The problem this research identifies with this work strategy is that when you switch from some Task A to another Task B, your attention doesn’t immediately follow — a residue of your attention remains stuck thinking about the original task. This residue gets especially thick if your work on Task A was unbounded and of low intensity before you switched, but even if you finish Task A before moving on, your attention remains divided for a while.
Ms. Leroy studied the effect of this attention residue on performance by forcing task switches in the laboratory. In one such experiment, for example, she started her subjects working on a set of word puzzles. In one of the trials, she would interrupt them and tell them that they needed to move on to a new and challenging task, in this case, reading resumes and making hypothetical hiring decisions. In other trials, she let the subjects finish the puzzles before giving them the next task. In between puzzling and hiring, she would deploy a quick lexical decision game to quantify the amount of residue left from the first task. The results from this and her similar experiments were clear: “People experiencing attention residue after switching tasks are likely to demonstrate poor performance on that next task,” and the more intense the residue, the worse the performance.
The concept of attention residue helps explain why the intensity formula is true and therefore helps explain Mr. Grant’s productivity. By working on a single hard task for a long time without switching, Mr. Grant minimizes the negative impact of attention residue from his other obligations, allowing him to maximize performance on this one task. When Mr. Grant is working for days in isolation on a paper, in other words, he’s doing so at a higher level of effectiveness than the standard professor following a more distracted strategy in which the work is repeatedly interrupted by residue-slathering interruptions.
Even if you’re unable to fully replicate Mr. Grant’s extreme isolation (we’ll tackle different strategies for scheduling depth in Part 2), the attention residue concept is still telling because it implies that the common habit of working in a state of semi-distraction is potentially devastating to your performance. It might seem harmless to take a quick glance at your inbox every ten minutes or so. Indeed, many justify this behavior as better than the old practice of leaving an inbox open on the screen at all times (a straw-man habit that few follow anymore). But Ms. Leroy teaches us that this is not in fact much of an improvement. That quick check introduces a new target for your attention. Even worse, by seeing messages that you cannot deal with at the moment (which is almost always the case), you’ll be forced to turn back to the primary task with a secondary task left unfinished.
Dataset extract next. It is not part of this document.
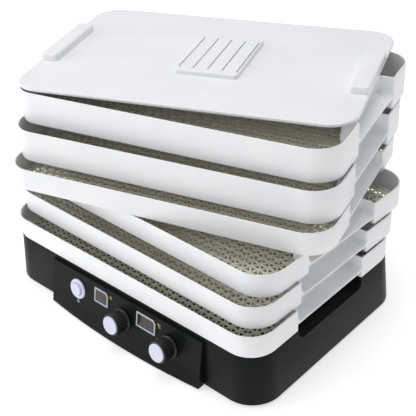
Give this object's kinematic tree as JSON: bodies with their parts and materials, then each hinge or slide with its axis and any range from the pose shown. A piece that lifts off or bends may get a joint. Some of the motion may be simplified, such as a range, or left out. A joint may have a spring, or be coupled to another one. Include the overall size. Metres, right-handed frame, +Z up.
{
  "type": "food dehydrator",
  "caption": "Table-top food dehydrator with a charcoal fan-heater base, white stacking trays fanned out above it and a vented lid.",
  "frame": {"origin": "bottom centre of the whole object's box, on the plane the feet stand on", "axes": "+X to the user's right along the base's long side, +Y away from the user, +Z up; the control panel faces -Y"},
  "size_m": [0.5192, 0.4702, 0.2953],
  "materials": {
    "white_plastic": "white moulded plastic, fine satin",
    "mesh_plastic": "off-white moulded lattice",
    "black_plastic": "charcoal moulded plastic, fine grain",
    "dark_plastic": "black moulded plastic",
    "lavender_plastic": "pale lavender plastic, satin gloss",
    "bezel_plastic": "light grey plastic bezel",
    "smoked_lens": "smoked display window",
    "rubber": "black rubber",
    "steel": "plain steel",
    "heater_steel": "heat-tinted steel tube",
    "mica": "mica board",
    "circuit_board": "green solder-masked board"
  },
  "bodies": {
    "base": {"base_housing": "black_plastic", "bottom_cover": "dark_plastic", "foot_1": "rubber", "foot_2": "rubber", "foot_3": "rubber", "foot_4": "rubber", "cover_screw_1": "steel", "cover_screw_2": "steel", "cover_screw_3": "steel", "cover_screw_4": "steel", "fan_motor": "steel", "fan_shroud": "dark_plastic", "heater_support": "mica", "heater_coil": "heater_steel", "thermostat": "steel", "deck_grille": "black_plastic", "power_inlet": "dark_plastic", "control_panel": "black_plastic", "power_button_ring": "lavender_plastic", "power_switch": "dark_plastic", "display_frame_1": "bezel_plastic", "display_lens_1": "smoked_lens", "display_module_1": "dark_plastic", "display_frame_2": "bezel_plastic", "display_lens_2": "smoked_lens", "display_module_2": "dark_plastic", "knob_encoder_1": "dark_plastic", "knob_encoder_2": "dark_plastic", "control_board": "circuit_board"},
    "fan_rotor": {"fan_impeller": "dark_plastic", "motor_shaft": "steel"},
    "power_button": {"power_button": "lavender_plastic"},
    "knob_1": {"knob_1": "dark_plastic", "knob_cap_1": "lavender_plastic", "knob_shaft_1": "steel"},
    "knob_2": {"knob_2": "dark_plastic", "knob_cap_2": "lavender_plastic", "knob_shaft_2": "steel"},
    "tray_6": {"tray_6_frame": "white_plastic", "tray_6_mesh": "mesh_plastic"},
    "tray_5": {"tray_5_frame": "white_plastic", "tray_5_mesh": "mesh_plastic"},
    "tray_4": {"tray_4_frame": "white_plastic", "tray_4_mesh": "mesh_plastic"},
    "tray_3": {"tray_3_frame": "white_plastic", "tray_3_mesh": "mesh_plastic"},
    "tray_2": {"tray_2_frame": "white_plastic", "tray_2_mesh": "mesh_plastic"},
    "tray_1": {"tray_1_frame": "white_plastic", "tray_1_mesh": "mesh_plastic"},
    "lid": {"lid": "white_plastic"}
  },
  "joints": [
    {"name": "fan_spin", "type": "hinge", "parent": "base", "child": "fan_rotor", "pos_m": [0.0313, -0.05863, 0.04], "axis": [0, 0, 1], "continuous": true},
    {"name": "power_button_press", "type": "slide", "parent": "base", "child": "power_button", "axis": [0, 0.9835, -0.1809], "range_m": [0, 0.0025], "stiffness_N_per_m": 300},
    {"name": "knob_1_turn", "type": "hinge", "parent": "base", "child": "knob_1", "pos_m": [0.0421, -0.21098, 0.03664], "axis": [0, -0.9835, 0.1809], "range_deg": [-150, 150]},
    {"name": "knob_2_turn", "type": "hinge", "parent": "base", "child": "knob_2", "pos_m": [0.1225, -0.21085, 0.03732], "axis": [0, -0.9835, 0.1809], "range_deg": [-150, 150]},
    {"name": "tray_6_lift", "type": "slide", "parent": "base", "child": "tray_6", "axis": [0, 0, 1], "range_m": [0, 0.06]},
    {"name": "tray_5_lift", "type": "slide", "parent": "tray_6", "child": "tray_5", "axis": [0, 0, 1], "range_m": [0, 0.06]},
    {"name": "tray_4_lift", "type": "slide", "parent": "tray_5", "child": "tray_4", "axis": [0, 0, 1], "range_m": [0, 0.06]},
    {"name": "tray_3_lift", "type": "slide", "parent": "tray_4", "child": "tray_3", "axis": [0, 0, 1], "range_m": [0, 0.06]},
    {"name": "tray_2_lift", "type": "slide", "parent": "tray_3", "child": "tray_2", "axis": [0, 0, 1], "range_m": [0, 0.06]},
    {"name": "tray_1_lift", "type": "slide", "parent": "tray_2", "child": "tray_1", "axis": [0, 0, 1], "range_m": [0, 0.06]},
    {"name": "lid_lift", "type": "slide", "parent": "tray_1", "child": "lid", "axis": [0, 0, 1], "range_m": [0, 0.06]}
  ]
}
The attention residue left by such unresolved switches dampens your performance.
When we step back from these individual observations, we see a clear argument form:
To produce at your peak level you need to work for extended periods with full concentration on a single task free from distraction.
Put another way, the type of work that optimizes your performance is deep work. If you’re not comfortable going deep for extended periods of time, it’ll be difficult to get your performance to the peak levels of quality and quantity increasingly necessary to thrive professionally. Unless your talent and skills absolutely dwarf those of your competition, the deep workers among them will outproduce you.